I have choosen De Marre K functions as a proxy of plate resistence because this is how ARTKOM assessed armor tests in ww2 (see Krogfuss article of DeMarre in Artkom for the details). While we wouldn´t do it today (De Marre K has a significant scaling issue) it sheds light on how they did it in ww2.
What can be observed is that there testers intended to obtain a lower and higher bracket with the De Marre K scaling with T/D ratio (smaller calibre need more impact force to obtain a holing than larger ones). A number of hits can be viewed as fair hits on the plate, and a number as invalid hits too close to one another, or to a plate joint, or to a torn free plate joint. Notice that all these cases of invalid hits tend to degrade the plate resistence (discontinuities, free edge effect, communition effect, triaxial stress concentrations). Yet, not all resulted in a holing but rather in clean scoops with or without bulges.
The only holing event, which was the result of a fair hit is hit #9, a 152mm AP striking at 588.9m/s. The result was a disc thrown from the back plate and the broken up projectile rebound from the plate. the holing diameter was not large enough to let the 152mm projectile body pass (sub calibre hole). However, it certainly qualifys for A(BL). The 1st BR471 failed to make a hole at K=2820).It also shows why the 2nd BR471 was fired at K=3300, this is close enough to the upper border to represent a severe test for the armor. While the hit was very close to the joint with the 150mm upper glacis (10mm below the edge on the nose plate), which by virtue of the interlocked design and constructive angle gave peripheric support to conical plug formation, there again was only a scoop. This is somehow significant because the projectile (BR471) would first turn away from the plate, and then into the plate, which would tend to clear the actual penetration channel from the 150mm supporting glacis plate.
I personally, would have decided to repeat this hit, but the testers went on with the 100mm BS-3 which obtained a good, inverse straddle. This was probably enough to fix the trend by using the contemporary De Marre K procedure, the final 88mm hit just again confirmed the lower boundary (lower boundary with no holing events was confirmed by 122mm, 100mm and 88mm hits, making it a fairly robust baseline).
I have added a weighted, smoothed (Loess) interpolation line with probability brackets. The invalid hits are counted but weighted only for 50% individually in this graph.
However, in view of the limited data aviablility, one will need to stress that the trend described between both lines is a range of mixed results, while the trendline is the average, thus, the smoothed data interpolation.

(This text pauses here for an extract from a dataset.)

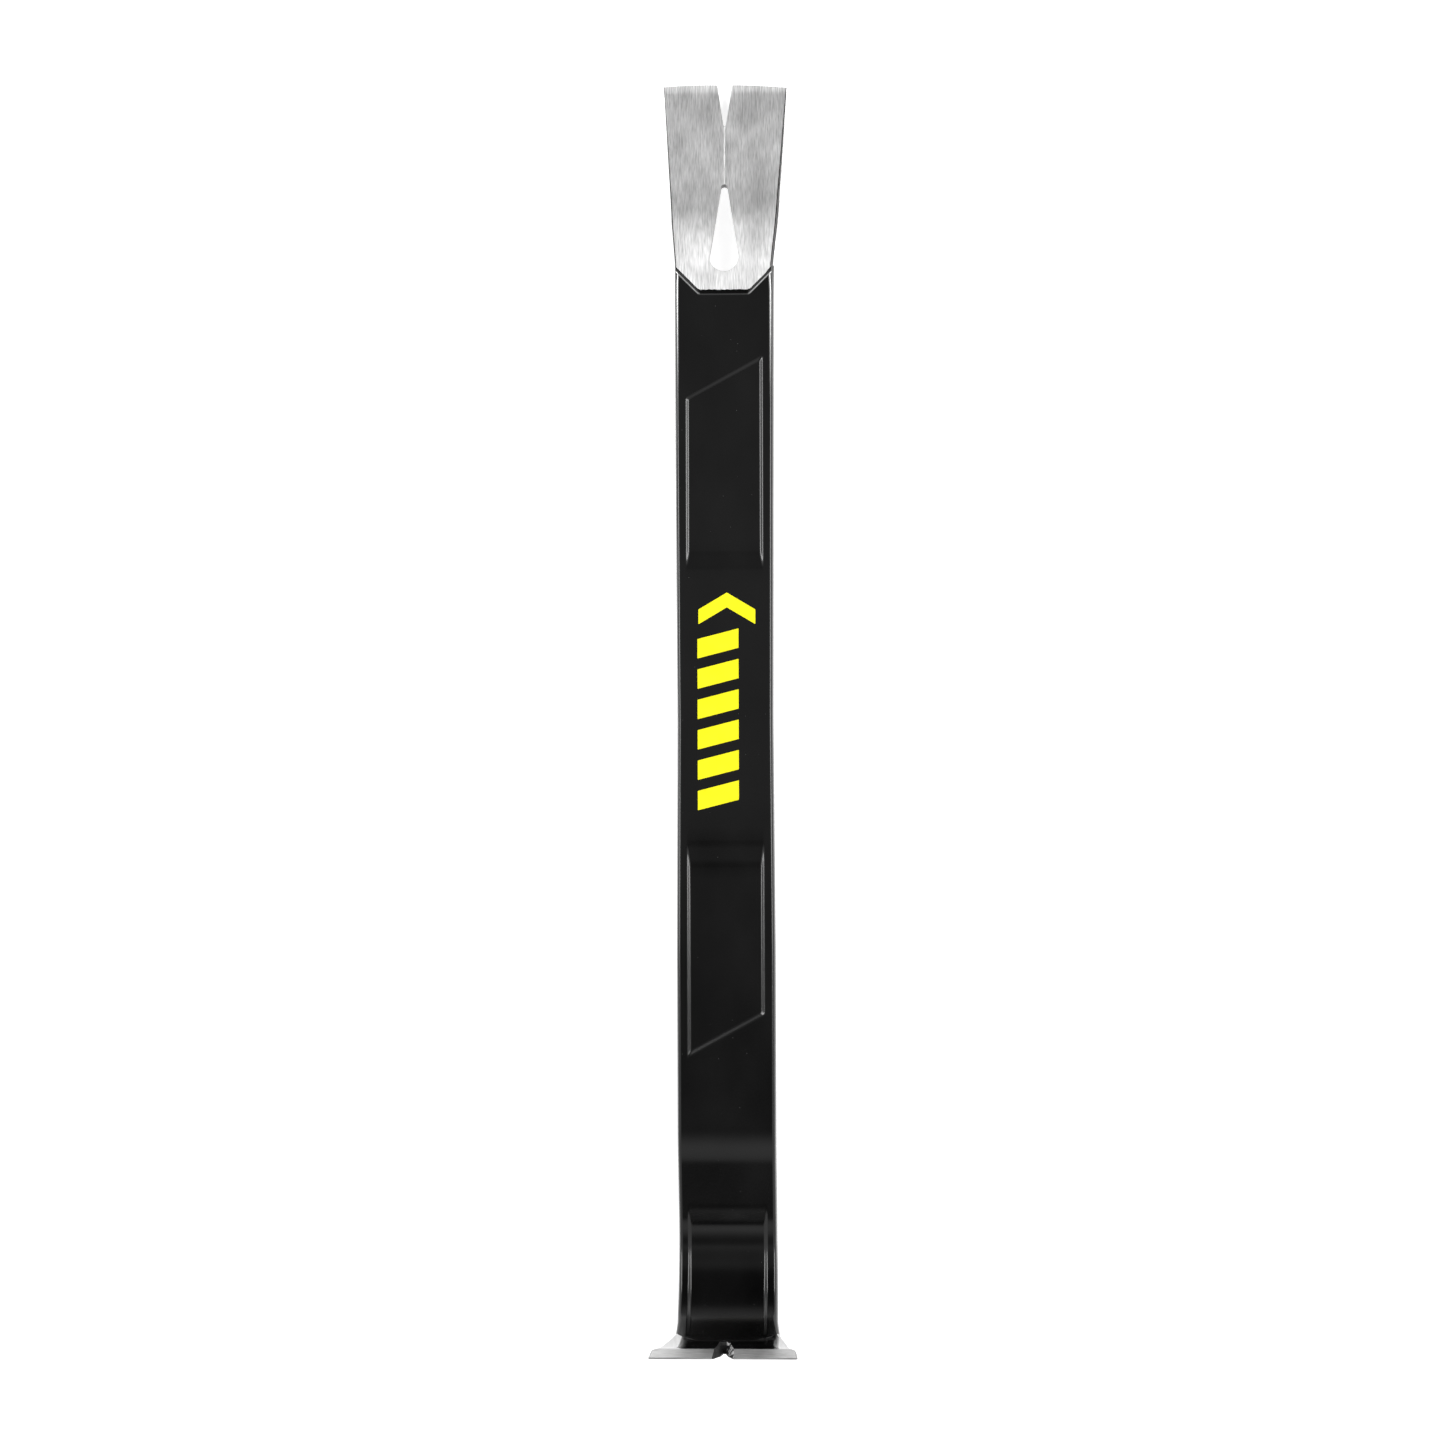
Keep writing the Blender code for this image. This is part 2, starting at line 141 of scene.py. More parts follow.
# Nail slots, and the thin groove between the straight claw's two.
CLAW_NOTCH_HALF, CLAW_NOTCH_DEPTH, CLAW_NOTCH_ROOT_RADIUS = 0.0036, 0.0204, 0.0006
CLAW_NOTCH_LEFT_RADIUS, CLAW_NOTCH_RIGHT_RADIUS, CLAW_NOTCH_LAP = 0.0011, 0.0005, 0.0001
TEAR_CENTRE, TEAR_RADIUS, TEAR_TOP, TEAR_TOP_RADIUS = 0.2209, 0.00685, CLAW_TIP - 0.0500, 0.0016
HOOK_NOTCH_HALF, HOOK_NOTCH_ROOT_HALF = 0.0045, 0.0006
HOOK_NOTCH_DEPTH, HOOK_NOTCH_COUNTERSINK = 0.0200, 0.0019
CREASE_HALF, CREASE_DEPTH, CREASE_FADE = 0.00030, 0.00011, 0.001
OVERCUT, THROUGH = 0.004, 0.06

# The layers. Bare steel lies BARE_INSET inside the shape, and the core under the coat CORE_INSET.
# The coat is thinner near its ends, and its edges waver by about the JAG values.
COAT_THICKNESS, COAT_END_THICKNESS, COAT_END_ZONE = 0.00012, 0.00003, 0.0015
BARE_INSET, CORE_INSET, CORE_STEP, COAT_LAP = 0.00004, 0.00040, 0.0004, 0.0008
JAG_LEAST, JAG_MORE = 0.00002, 0.00014

# Printed marks.
BAR_COUNT, BAR_SLANT, CHEVRON_RISE = 6, 0.0050, 0.0080
INK_LOW, INK_HIGH, INK_CORNER, INK_CORNER_POINTS = 0.000005, 0.00003, 0.0003, 5

# The frame gives the place. In its flat coordinates the first printed bar starts at BAR_FIRST and
# lies PRINT_GAP above the shank.
PRINT_GAP, BAR_FIRST = 0.0003, -0.0420
SHANK_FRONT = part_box("print_bar_1")[0].z - PRINT_GAP
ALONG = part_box("print_bar_1")[0].y - BAR_FIRST

# ---- the side profile -------------------------------------------------------------------------

# A run that curves less than this counts as straight.
STRAIGHT = 1e-9


def along(table, u):
    """The value at u, on the straight lines between the points of a table."""
    return np.interp(u, [point[0] for point in table], [point[1] for point in table])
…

in view of the so established trends one might notice, that for the 122mm BR471, a De Marre K=3100 would meet a 50% confidence level to give some holing events (Army(BL)) at K=3100, which equals a striking velocity =719.7m/s or 2361fps for what would be the US protective BL for this plate accordign to it´s respective smoothed interpolation. This certainly isn´t such a strong deviation from the US graph (say, approx.~10-12%).
Notice that the Army (HL) is different from a calibre sized Holing (where a lot of damage can be inflicted behind the plate, unlike shown here) and that the HL is different to the NB(L), where the complete passage of the projectile can be expected. In plugging /discing events, the delta between Holing limit and NB(L) -perforation limit- can be as much as twice as large as in ductile hole formation events (f.e. 15% instead of 8%).